The then-foreign minister, Radoslav Sirkorski, worked intensively to push the Association Agreement between the EU and Ukraine, with the aim of breaking the former Soviet republic from the sphere of influence of Russia and opening it up to European investors and a military alliance with NATO.

When Yanukovych refused to sign the agreement, unleashing protests on the Maidan (Independence Square), the Polish government immediately supported the opposition movement. According to some reports, sections of the far-right extremist paramilitary groups that spearheaded the putsch were trained in Poland.

The new Ukrainian government included the fascist party Svoboda, which held three ministerial positions. The party originated in the Organisation of Independent Nationalists (OUN), which collaborated with the Nazis and was responsible for countless massacres of Poles in the border areas of Volhynia and East Galicia during World War II. Today, Svoboda members still celebrate these horrific events—in which the Ukrainian fascist forces killed more than 100,000 Poles, mostly women and children, in Nazi-occupied Poland—as a great victory over the “Polish-German occupation”.

Since the Maidan events and the subsequent secession of Crimea, Poland, which joined NATO in 1999, has played a central role in the aggression towards Russia. In April, just after the referendum in Crimea, then-Polish Prime Minister Donald Tusk called on NATO to station more troops in his country.

Since then, nine NATO warships have been sent to the Black Sea. In March, 600 soldiers were sent to Poland and the Baltic states. In May, military manouvres were held in Estonia involving 6,000 soldiers from nine NATO states. A further military exercise was held in September near Lvov in western Ukraine, which included Polish troops.

The NATO summit in Wales outlined a detailed military plan to beef up forces against Russia. The official communiqué issued at the end of September’s summit called for a “continuous air, land, and maritime presence and meaningful military activity in the eastern part of the Alliance.”

This included the formation of a “rapid reaction force” of 3,000 to 5,000 soldiers, which could be sent to crisis regions in a few days. Since the founding document of the NATO-Russia Council in 1997 expressly proscribes the stationing of NATO troops in former Soviet republics, the troops have been kept in their barracks for the present.
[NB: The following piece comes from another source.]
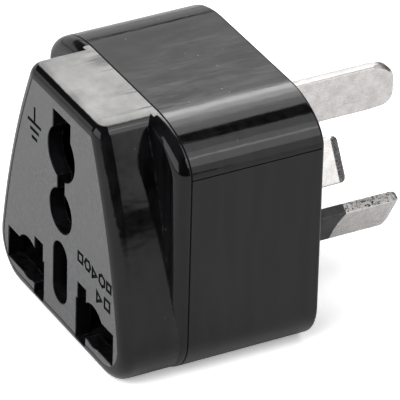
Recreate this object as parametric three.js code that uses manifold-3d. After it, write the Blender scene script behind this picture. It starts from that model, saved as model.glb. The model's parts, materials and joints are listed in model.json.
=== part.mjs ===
// Universal travel adapter: a socket face for several plug standards in front, three flat blades behind.
// Millimetres. X runs to the right across the socket face, Y from the socket face to the blades, Z up.
// The origin is the middle of the flat underside.
import * as THREE from 'three';
import { mergeVertices } from 'three/addons/utils/BufferGeometryUtils.js';
import Module from 'manifold-3d';

const wasm = await Module();
wasm.setup();

const UP = Math.PI / 2;

// Casing
const WIDTH = 36.8;
const HEIGHT = 35.2;
const FRONT = -14;
const SEAM = -5;
const BACK = 14;
const WALL = 1.8;
const FACE_WALL = 2.2;
const BACK_WALL = 2.1;
const FLANGE = 2;
const FLANGE_EDGE = 1.9;
const BACK_EDGE = 0.5;
const TOP_CORNER = { x: 9.4, z: 5.3 };
const BOTTOM_CORNER = 6;
const LIP = { gap: 0.3, thickness: 1.1, reach: 1.6, bottom: 11 };

// Raised socket block on the front cover: a narrow top, convex sides and a full-width foot
const BOSS_TOP_HALF = 9.5;
const BOSS_LEAN = THREE.MathUtils.degToRad(25);
const BOSS_SIDE_RADIUS = 105;
const BOSS_TOP_CORNER = 2.4;
const BOSS_EDGE = 1.9;

// Socket openings, measured from the live and neutral pin line
const PIN_LINE = 5.3;
const POST_SLOT = { inner: 4.6, outer: 14.9, height: 4.6 };
const BLADE_SLOT = { upperInner: 5, lowerInner: 4.6, outer: 7.3, above: 4.8, below: 3.8 };
const ROUND_PIN = { x: 9.2, rise: 0.5, radius: 3.05 };
const MIDDLE_SLOT = { width: 3.9, height: 9, rise: 3.4 };
const EARTH_LINE = PIN_LINE + 22.22;
const EARTH_SLOT = { width: 4.8, above: 4.4, neck: 2 };
const UPPER_LOBE = { radius: 3.75, z: EARTH_LINE - 1.2 };
const LOWER_LOBE = { radius: 3.1, z: EARTH_LINE - 9.6 };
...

In her acceptance speech on October 1, Tusk’s successor, Ewa Kopacz, said Poland would move to implement NATO demands for increased military spending. The defence budget will be increased by €190 million by 2016, bringing it up to 2 percent of gross domestic product—the target outlined by President Obama at the summit. At the same time, Kopacz called for a greater US military presence in Poland.

The country’s military policies are being closely coordinated with Germany. In March, German Defence Minister Ursula von der Leyen attended a working meeting in Warsaw. At the NATO defence ministers’ meeting in June, held in Brussels, both countries called for increasing the staff of the North East Multinational Corps based at Stettin in Poland.

A further meeting of both ministers was held in June, where the “further intensification and development of German-Polish defence relations” was discussed, according to German officials.

Most recently, following a meeting at the Bundeswehr (German Armed Forces) Conference in Berlin on October 29 and 30, the Polish defence minister commented, “It is too early for tanks, air defence weapons and planes to be put in a museum”. Both countries agreed to coordinate land forces.

Behind Poland’s close alignment with German and American defence policy stands the aspiration to expand the country’s own regional influence eastward. The collaboration with the anti-Polish fascists of Svoboda and the recklessly aggressive military policy clearly show the Polish elite is prepared to do anything to this end. A military provocation by this NATO member could rapidly serve as the pretext for a cataclysmic war with nuclear-armed Russia.